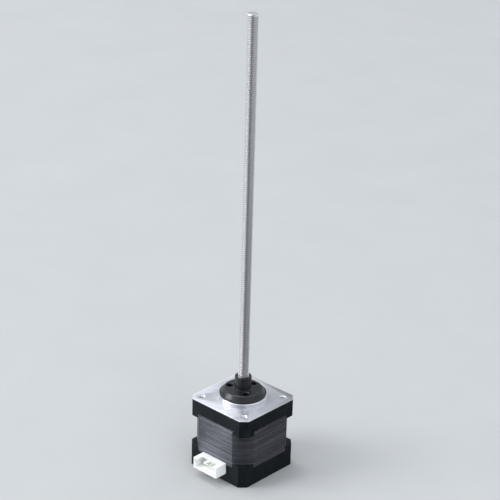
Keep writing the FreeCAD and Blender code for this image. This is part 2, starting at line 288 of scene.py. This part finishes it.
def edge_wear(tree, reach):
    """One along outer edges within reach millimetres, where the paint has rubbed off in patches."""
    rounded = tree.nodes.new("ShaderNodeBevel")
    rounded.samples = 6
    rounded.inputs["Radius"].default_value = reach * MM
    surface = tree.nodes.new("ShaderNodeNewGeometry")
    turn = tree.nodes.new("ShaderNodeVectorMath")
    turn.operation = "DOT_PRODUCT"
    tree.links.new(rounded.outputs["Normal"], turn.inputs[0])
    tree.links.new(surface.outputs["Normal"], turn.inputs[1])
    at_edge = remap(tree, turn.outputs["Value"], 1.0, 0.0, 0.90, 0.985)
    patches = remap(tree, noise(tree, place(tree), 1.6, 4.0), 0.0, 1.0, 0.50, 0.60)
    return calculate(tree, "MULTIPLY", at_edge, patches)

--

→ **Your goal**:
Each line above is to be repeated exactly.

→ **Task solution**:
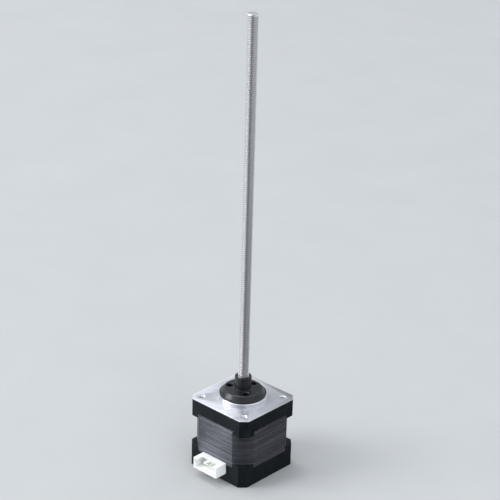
Keep writing the FreeCAD and Blender code for this image. This is part 2, starting at line 288 of scene.py. This part finishes it.
def edge_wear(tree, reach):
    """One along outer edges within reach millimetres, where the paint has rubbed off in patches."""
    rounded = tree.nodes.new("ShaderNodeBevel")
    rounded.samples = 6
    rounded.inputs["Radius"].default_value = reach * MM
    surface = tree.nodes.new("ShaderNodeNewGeometry")
    turn = tree.nodes.new("ShaderNodeVectorMath")
    turn.operation = "DOT_PRODUCT"
    tree.links.new(rounded.outputs["Normal"], turn.inputs[0])
    tree.links.new(surface.outputs["Normal"], turn.inputs[1])
    at_edge = remap(tree, turn.outputs["Value"], 1.0, 0.0, 0.90, 0.985)
    patches = remap(tree, noise(tree, place(tree), 1.6, 4.0), 0.0, 1.0, 0.50, 0.60)
    return calculate(tree, "MULTIPLY", at_edge, patches)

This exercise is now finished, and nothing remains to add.